» Exercise directions: Beginning with the first line of the data below, extract each line up to and including the one containing "mottled = noise_of(tree, place, 0.52, 4.0, 0.65)". Copy them exactly and add nothing.

» Data extract:
:::::
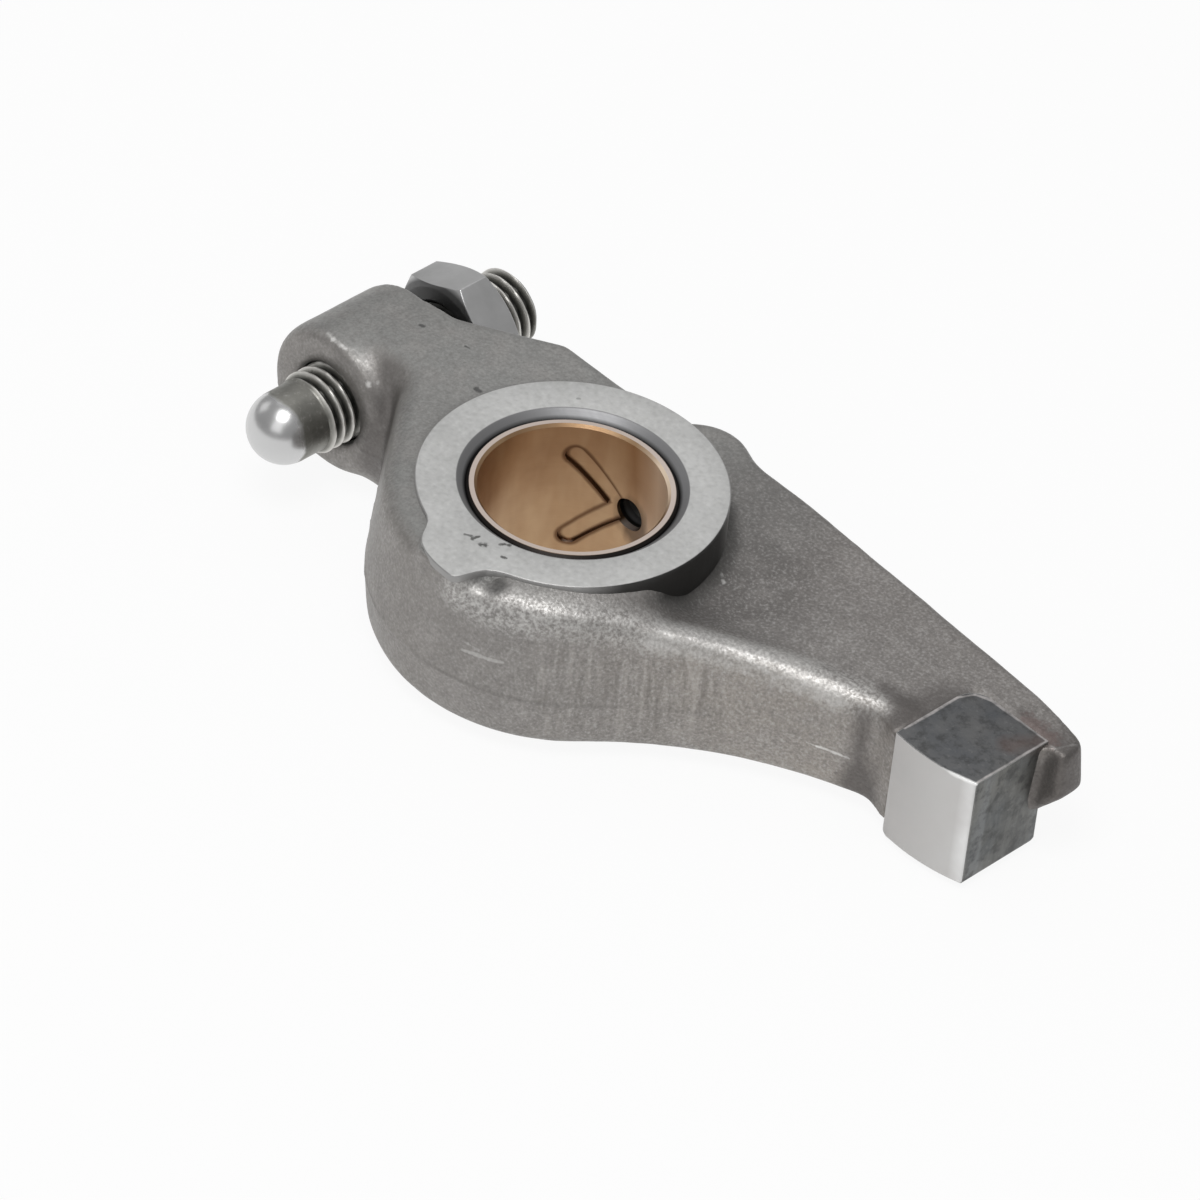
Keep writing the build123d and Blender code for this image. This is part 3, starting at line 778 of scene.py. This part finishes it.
pad_steel, tree, output = new_material("pad_steel")
place, spot, facing = skin_of(tree)
contact = spread(tree, facing["Y"], -0.80, -0.93)
roof = spread(tree, facing["Z"], 0.7, 0.9)
cloud = noise_of(tree, place, 0.15)
grain = noise_of(tree, place, 1.7)
streaks = noise_of(tree, place, (0.42, 0.42, 0.04), 3.0, 0.55)
mottled = noise_of(tree, place, 0.52, 4.0, 0.65)

# hardened flanks with streaks of scale, and a blued top, both mottled
clouded = spread(tree, cloud, 0.35, 0.65)
flank = painted(tree, (0.13, 0.135, 0.135), (0.19, 0.19, 0.18), clouded)
flank = painted(tree, flank, (0.25, 0.26, 0.265), spread(tree, streaks, 0.48, 0.62, 0.0, 0.55))
flank = painted(tree, flank, (0.07, 0.07, 0.066), spread(tree, streaks, 0.45, 0.30, 0.0, 0.45))
blued = painted(tree, (0.125, 0.13, 0.138), (0.165, 0.165, 0.165), clouded)
dark = painted(tree, flank, blued, roof)
dark = painted(tree, dark, (0.30, 0.30, 0.29), spread(tree, grain, 0.62, 0.78, 0.0, 0.5))
dark = painted(tree, dark, (0.06, 0.06, 0.06), spread(tree, mottled, 0.52, 0.36, 0.0, 0.6))
dark = painted(tree, dark, (0.24, 0.24, 0.24), spread(tree, mottled, 0.60, 0.74, 0.0, 0.5))
rust = near_line(tree, place, (69.5, 15.5, PAD_TOP), (71.0, 19.0, PAD_TOP), 2.6, cloud)
dark = painted(tree, dark, (0.19, 0.12, 0.10), rust, 0.35)

# satin contact face, lighter towards its right edge, with a painted highlight along that rounded
# edge
satin = painted(tree, (0.42, 0.41, 0.40), (0.60, 0.595, 0.585), spread(tree, spot["X"], 58.0, 71.5))
# painted highlight along the contact face's rounded right edge
satin = painted(tree, satin, (0.80, 0.80, 0.795), spread(tree, spot["X"], 69.6, 71.3))
satin = painted(tree, satin, (0.52, 0.50, 0.49), spread(tree, cloud, 0.3, 0.7, 0.0, 0.5))
pad_colour = painted(tree, dark, satin, contact)

# painted highlights on the rounded edges, along the top face's border and at the lip
rounded_normal = node(tree, "ShaderNodeBevel", {"Radius": 0.30 * MM}, samples=4).outputs[0]
true_normal = node(tree, "ShaderNodeNewGeometry").outputs["Normal"]
flatness = vector_sum(tree, "DOT_PRODUCT", rounded_normal, true_normal, "Value")
# painted highlight on every rounded edge
pad_colour = painted(tree, pad_colour, (0.60, 0.60, 0.59),
                     spread(tree, flatness, 0.985, 0.93),
                     spread(tree, cloud, 0.3, 0.6, 0.35, 0.9))
ROOF_HIGHLIGHT = (
    # corners of the painted highlight along the top face's border
    (58.1, 6.8), (58.1, 16.7), (59.2, 19.0), (61.4, 20.0), (71.7, 20.0), (71.7, 6.9),
)
for start, end in zip(ROOF_HIGHLIGHT, ROOF_HIGHLIGHT[1:]):
    roof_highlight = near_line(tree, place, (*start, PAD_TOP), (*end, PAD_TOP), 0.32, cloud)
    pad_colour = painted(tree, pad_colour, (0.58, 0.55, 0.54),
                         roof_highlight, roof, spread(tree, mottled, 0.3, 0.6, 0.35, 0.9))
# painted highlight along the contact face's top edge, the lip
lip_highlight = near_line(tree, place, (65.5, 4.4, PAD_TOP), (71.8, 6.4, PAD_TOP), 0.55, cloud)
pad_colour = painted(tree, pad_colour, (0.95, 0.95, 0.94), lip_highlight)

relief = reckoned(tree, "ADD", grain, all_of(tree, streaks, 1.5))
relief = all_of(tree, relief, spread(tree, contact, 0.0, 1.0, 1.0, 0.12))
metal_finish(tree, output, pad_colour, 0.85, spread(tree, contact, 0.0, 1.0, 0.50, 0.34),
             relief, 0.03, 0.6)
put_on(pad_mesh, pad_steel)
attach(valve_pad, "rocker")
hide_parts("rocker_body")

# ---------------------------------------------------------------- shaft bush
# Bronze bush, pressed into the hub and bored to size, with two oil grooves milled into its
# bore that meet beside the oil hole. Its thin end shows as a pale rim.
GROOVE_BEARING = math.radians(117.0)
GROOVE_HALF = 1.4
# on the bore laid out flat: across from the grooves' bearing, and up the shaft
GROOVE_ENDS = ((3.47, 20.45, 0), (-3.47, 13.25, 0), (3.47, 6.05, 0))
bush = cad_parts["shaft_bush"]
bearing_bronze, tree, output = new_material("bearing_bronze")
place, spot, facing = skin_of(tree)
off_shaft = axis_gap(tree, spot["X"], spot["Y"])
bored_lines = turned_lines(tree, spot["Z"], 3.8)
cloud = noise_of(tree, place, 0.12)
smear = noise_of(tree, place, (0.16, 0.16, 0.04))
bronze = painted(tree, (0.36, 0.215, 0.115), (0.46, 0.295, 0.165), spread(tree, cloud, 0.3, 0.7))
bronze = painted(tree, bronze, (0.66, 0.49, 0.31), spread(tree, smear, 0.45, 0.7, 0.0, 0.3))
# painted highlight down the far side of the bore
bore_highlight = near_line(tree, place, (9.2, 9.2, 4.0), (6.5, 11.3, 26.0), 8.0)
bronze = painted(tree, bronze, (0.95, 0.78, 0.60), bore_highlight, 0.85)

# dark edges of the oil grooves, and dirt round the oil hole
across = vector_sum(tree, "DOT_PRODUCT", place,
                    (-math.sin(GROOVE_BEARING), math.cos(GROOVE_BEARING), 0), "Value")
flattened = node(tree, "ShaderNodeCombineXYZ", {"X": across, "Y": spot["Z"]}).outputs[0]
groove_side = spread(tree, spot["Y"], 2.0, 4.0)
groove_gap = reckoned(tree, "ADD", path_gap(tree, flattened, *GROOVE_ENDS),
                      spread(tree, smear, 0.35, 0.65, -0.10, 0.10))
edge_gap = reckoned(tree, "ABSOLUTE", reckoned(tree, "SUBTRACT", groove_gap, GROOVE_HALF))
bronze = painted(tree, bronze, (0.11, 0.05, 0.022),
                 groove_side, spread(tree, edge_gap, 0.60, 0.20, 0.0, 0.85))
hole_dirt = near_line(tree, flattened, (-5.3, 13.4, 0), (-5.7, 11.9, 0), 3.3, smear)
bronze = painted(tree, bronze, (0.10, 0.06, 0.035), hole_dirt, groove_side, 0.8)

# pale end faces, and painted shade on the chamfer outside them, in the gap against the seat
rim = spread(tree, level_share(tree, facing), 0.80, 0.95)
bronze = painted(tree, bronze, (0.62, 0.53, 0.475), rim)
# painted shade in the gap between the bush and the seat
bronze = painted(tree, bronze, (0.03, 0.026, 0.024), spread(tree, off_shaft, 14.05, 14.15))
metal_finish(tree, output, bronze, spread(tree, bore_highlight, 0.0, 1.0, 0.9, 0.5),
             spread(tree, bored_lines, 0.3, 0.7, 0.34, 0.42), bored_lines, 0.006, 0.5)
put_on(bush.data, bearing_bronze)

# ---------------------------------------------------------------- adjusting screw
# Hardened M12 x 1.75 screw with a rolled right-hand thread, blackened by its heat treatment.
# The ball is ground and polished to run in the cup of the pushrod, and the other end has a
# hexagon socket.
THREAD_RADIUS = 6.0
THREAD_PITCH = 1.75
THREAD_DEPTH = 1.07
THREAD_ROOT = 4.8
THREAD_EASE = 0.02              # the rolled crests stay this much under the full radius
SHANK_RADIUS = 5.3
BALL_RADIUS = 5.3
BALL_Y = -12.0
THREAD_START = -8.3
THREAD_LEAD_IN = 0.9
SCREW_END = 31.3
END_CHAMFER = 1.0
CREST_TURN = 0.13
CREST_SHARE = 0.14
FLANK_SHARE = 0.64
FLANK_ROUND = 0.35
SOCKET_FLATS = 5.0
SOCKET_DEPTH = 4.5
SCREW_STEPS = 96
BALL_ROWS = 24
ROW_STEP = 0.125
FIRST_SHANK_ROW = 3             # above the ball's middle


def thread_radius(y, turn):
    """Radius of the screw at a height and a bearing in turns."""
    if y < THREAD_START:
        return SHANK_RADIUS
    phase = (y / THREAD_PITCH - turn + CREST_TURN) % 1.0
    flank = min(max((abs(phase - 0.5) * 2 - CREST_SHARE) / FLANK_SHARE, 0.0), 1.0)
    eased = (1 - FLANK_ROUND) * flank + FLANK_ROUND * flank * flank * (3 - 2 * flank)
    lead = min((y - THREAD_START) / THREAD_LEAD_IN, 1.0)
    start = SHANK_RADIUS + (THREAD_RADIUS - SHANK_RADIUS) * lead
    end = THREAD_RADIUS - max(y - SCREW_END + END_CHAMFER, 0.0)
    rolled = THREAD_RADIUS - THREAD_EASE - THREAD_DEPTH * eased
    return max(min(rolled, start, end), THREAD_ROOT)


rows = []
for k in range(1, BALL_ROWS + 1):
    a = math.radians(-90 + k * 90 / BALL_ROWS)
    rows.append((BALL_Y + BALL_RADIUS * math.sin(a), BALL_RADIUS * math.cos(a)))
for k in range(FIRST_SHANK_ROW, int((SCREW_END - BALL_Y) / ROW_STEP) + 1):
    rows.append((BALL_Y + k * ROW_STEP, None))
rows.append((SCREW_END, None))
points, faces = [(SCREW_X * MM, (BALL_Y - BALL_RADIUS) * MM, SCREW_Z * MM)], []
for y, radius in rows:
    for i in range(SCREW_STEPS):
        turn = i / SCREW_STEPS
        r = radius if radius is not None else thread_radius(y, turn)
        a = 2 * math.pi * turn
        points.append(((SCREW_X + r * math.sin(a)) * MM, y * MM,
                       (SCREW_Z + r * math.cos(a)) * MM))
for i in range(SCREW_STEPS):
    faces.append((0, 1 + (i + 1) % SCREW_STEPS, 1 + i))
for j in range(len(rows) - 1):
    for i in range(SCREW_STEPS):
        a = 1 + j * SCREW_STEPS + i
        b = 1 + j * SCREW_STEPS + (i + 1) % SCREW_STEPS
        faces.append((a, b, b + SCREW_STEPS, a + SCREW_STEPS))
last = 1 + (len(rows) - 1) * SCREW_STEPS
faces.append(tuple(last + i for i in range(SCREW_STEPS)))
screw_mesh = bpy.data.meshes.new("ball_screw")
screw_mesh.from_pydata(points, [], faces)
screw_mesh.update()
ball_screw = new_piece("ball_screw", screw_mesh)
key_turn = (
    Matrix.Translation(Vector((SCREW_X, SCREW_END, SCREW_Z)) * MM)
    @ Matrix.Rotation(math.radians(90), 4, "X")
)
screw_mesh = cut_with_bar(ball_screw, "hex_key", 6, SOCKET_FLATS / math.sqrt(3),
                          2 * SOCKET_DEPTH, key_turn)

screw_steel, tree, output = new_material("screw_steel")
place, spot, _ = skin_of(tree)
grain = noise_of(tree, place, 1.5, 4.0, 0.65)
cloud = noise_of(tree, place, 0.25)
off_axis = axis_gap(tree, spot["X"], spot["Z"], (SCREW_X, SCREW_Z, 0))
ragged_y = reckoned(tree, "ADD", spot["Y"], spread(tree, cloud, 0.3, 0.7, -0.5, 0.5))
polished = spread(tree, ragged_y, -12.6, -13.1)
shade_under_nut = all_of(tree, spread(tree, spot["Y"], 11.0, 12.6), spread(tree, spot["Y"], 20.5, 19.5))
open_thread = spread(tree, shade_under_nut, 0.0, 1.0, 1.0, 0.0)

# oil-blackened steel, darker in the roots, with painted shade between the boss and the nut,
# bright on the crests of the open thread, and polished on the ball
black = painted(tree, (0.20, 0.197, 0.18), (0.33, 0.325, 0.30), spread(tree, cloud, 0.3, 0.7))
black = painted(tree, black, (0.50, 0.49, 0.46), spread(tree, grain, 0.55, 0.75, 0.0, 0.6))
black = painted(tree, black, (0.025, 0.025, 0.024), spread(tree, off_axis, 5.45, 5.1),
                spread(tree, spot["Y"], THREAD_START, THREAD_START + 0.7), 0.8)
# painted shade on the thread between the boss and the nut
black = painted(tree, black, (0.03, 0.03, 0.03), shade_under_nut, 0.85)
screw = painted(tree, black, (0.74, 0.725, 0.69), spread(tree, off_axis, 5.5, 5.92), open_thread)
screw = painted(tree, screw, (0.62, 0.62, 0.62), polished)
metal_finish(tree, output, screw, 0.95, spread(tree, polished, 0.0, 1.0, 0.46, 0.27),
             grain, 0.05, spread(tree, polished, 0.0, 1.0, 0.5, 0.015))
put_on(screw_mesh, screw_steel)
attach(ball_screw, "screw")
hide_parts("adjusting_screw")

# ---------------------------------------------------------------- lock nut
# Plain M12 hexagon nut, 18 mm across flats, with turned cones at both faces and satin flats.
# It is turned down against the boss to hold the screw's setting.
NUT_EDGE = 0.32
hexagon = copied_solid("lock_nut", "hexagon_nut")
broken = hexagon.modifiers.new("broken_edges", "BEVEL")
broken.width = NUT_EDGE * MM
broken.segments = 3
broken.limit_method = "ANGLE"
broken.angle_limit = math.radians(25)
nut_mesh = finished(hexagon, 35)

nut_satin, tree, output = new_material("nut_satin")
place, spot, facing = skin_of(tree)
grain = noise_of(tree, place, 1.5)
cloud = noise_of(tree, place, 0.22)
nut = painted(tree, (0.49, 0.49, 0.49), (0.57, 0.57, 0.57), spread(tree, cloud, 0.3, 0.7))
nut = painted(tree, nut, (0.55, 0.55, 0.54), spread(tree, grain, 0.6, 0.8, 0.0, 0.4))
# painted shade on the nut's lower cone, which faces the boss
nut = painted(tree, nut, (0.05, 0.05, 0.05), spread(tree, spot["Y"], 18.3, 17.9),
              spread(tree, facing["Y"], -0.25, -0.45), 0.85)
metal_finish(tree, output, nut, 0.85, spread(tree, grain, 0.3, 0.7, 0.46, 0.36),
             grain, 0.02, 0.5)
put_on(nut_mesh, nut_satin)
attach(hexagon, "nut")
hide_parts("lock_nut")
:::::
» Problem solution:
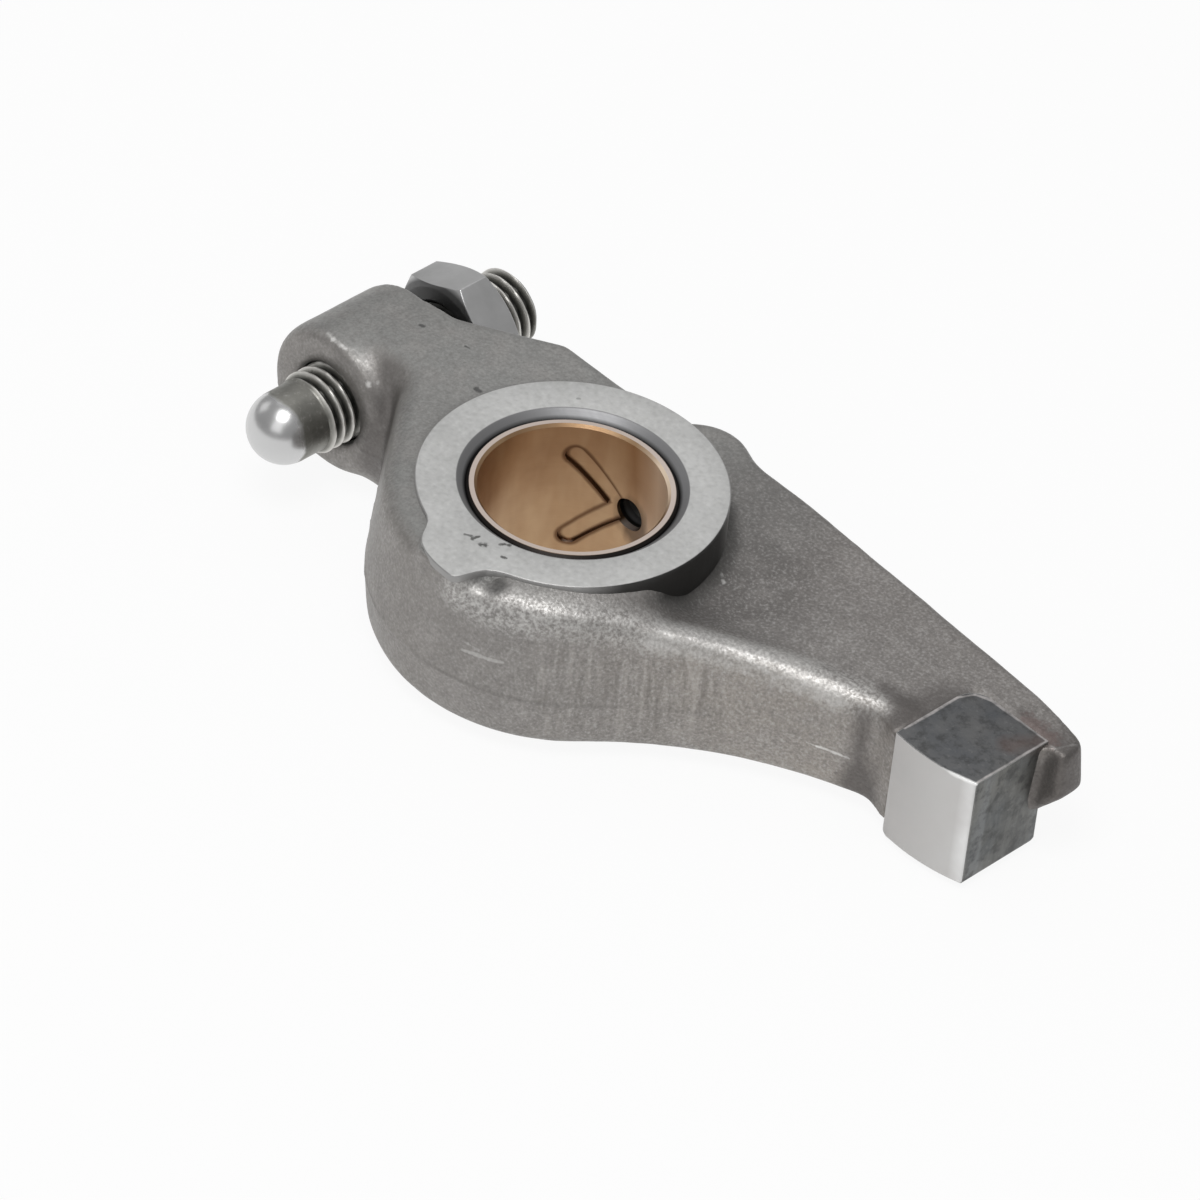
Keep writing the build123d and Blender code for this image. This is part 3, starting at line 778 of scene.py. This part finishes it.
pad_steel, tree, output = new_material("pad_steel")
place, spot, facing = skin_of(tree)
contact = spread(tree, facing["Y"], -0.80, -0.93)
roof = spread(tree, facing["Z"], 0.7, 0.9)
cloud = noise_of(tree, place, 0.15)
grain = noise_of(tree, place, 1.7)
streaks = noise_of(tree, place, (0.42, 0.42, 0.04), 3.0, 0.55)
mottled = noise_of(tree, place, 0.52, 4.0, 0.65)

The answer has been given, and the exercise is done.